The city’s Board of Elections monitored that polling site for the rest of the day but how much hanky-panky could have been happening at the city’s other polling places? The DOI report paints a scathing picture of a Board of Elections chock full of political patronage employees and rife with “systemic problems with accountability, transparency and dysfunction.”
As the New York DOI report demonstrates, it is comically easy to commit voter fraud in person, and, unless someone confesses, it’s very difficult to ever detect — or stop. The Gothamist reported that police officers observed the problems at IS 71 last September but did nothing because voter fraud isn’t under the department’s purview.
Opponents of photo-ID laws — which the DOI report does not address — claim they will block people from voting. But there are very few cases of legitimate voters who have been unable to have their vote counted because they lacked ID. People who show up without photo ID at the polls are allowed to cast a provisional ballot that is counted after proof of identity is offered.

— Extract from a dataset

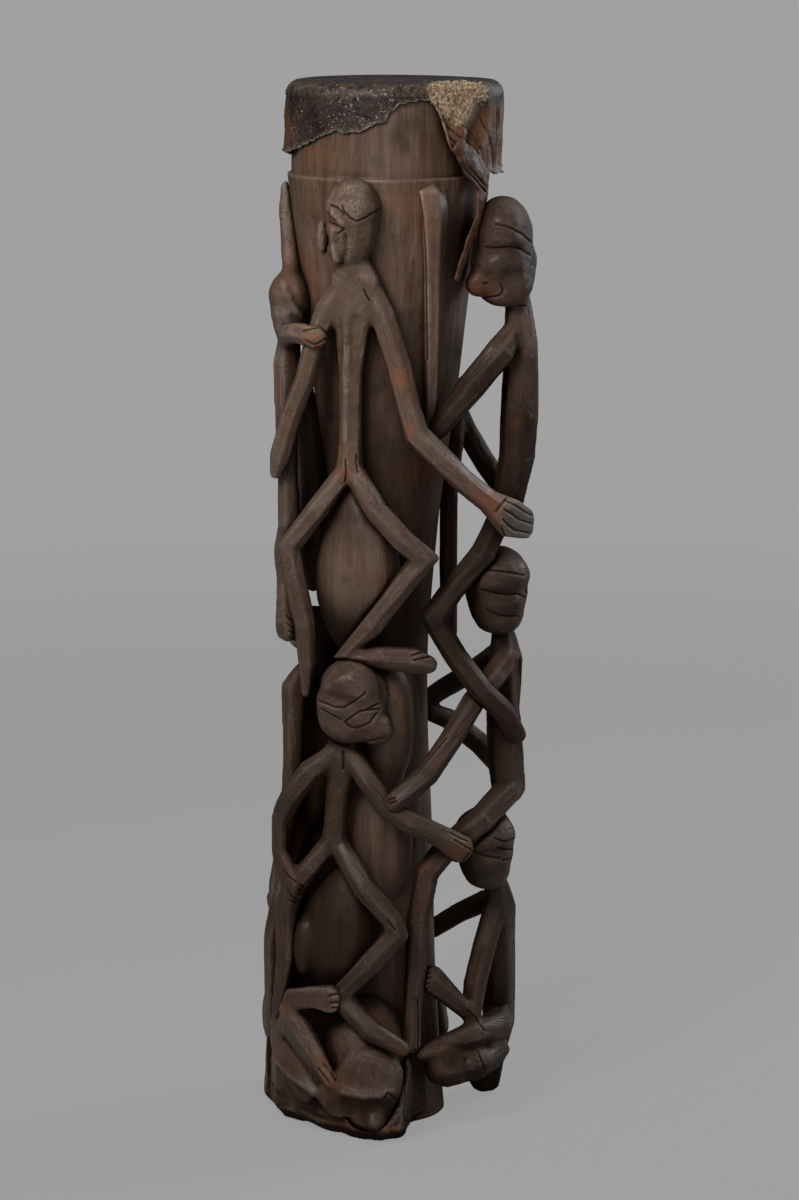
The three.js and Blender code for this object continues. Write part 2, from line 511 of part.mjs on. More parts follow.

“From voter fraud to election chicanery of all kinds, America teeters on the edge of scandal every November,” writes Larry Sabato, the director of the Center for Politics at the University of Virginia and author of a comprehensive survey of voter fraud called “Dirty Little Secrets.” The fact that so many people want to thwart legitimate and prudent efforts to improve ballot integrity has become a scandal in its own right.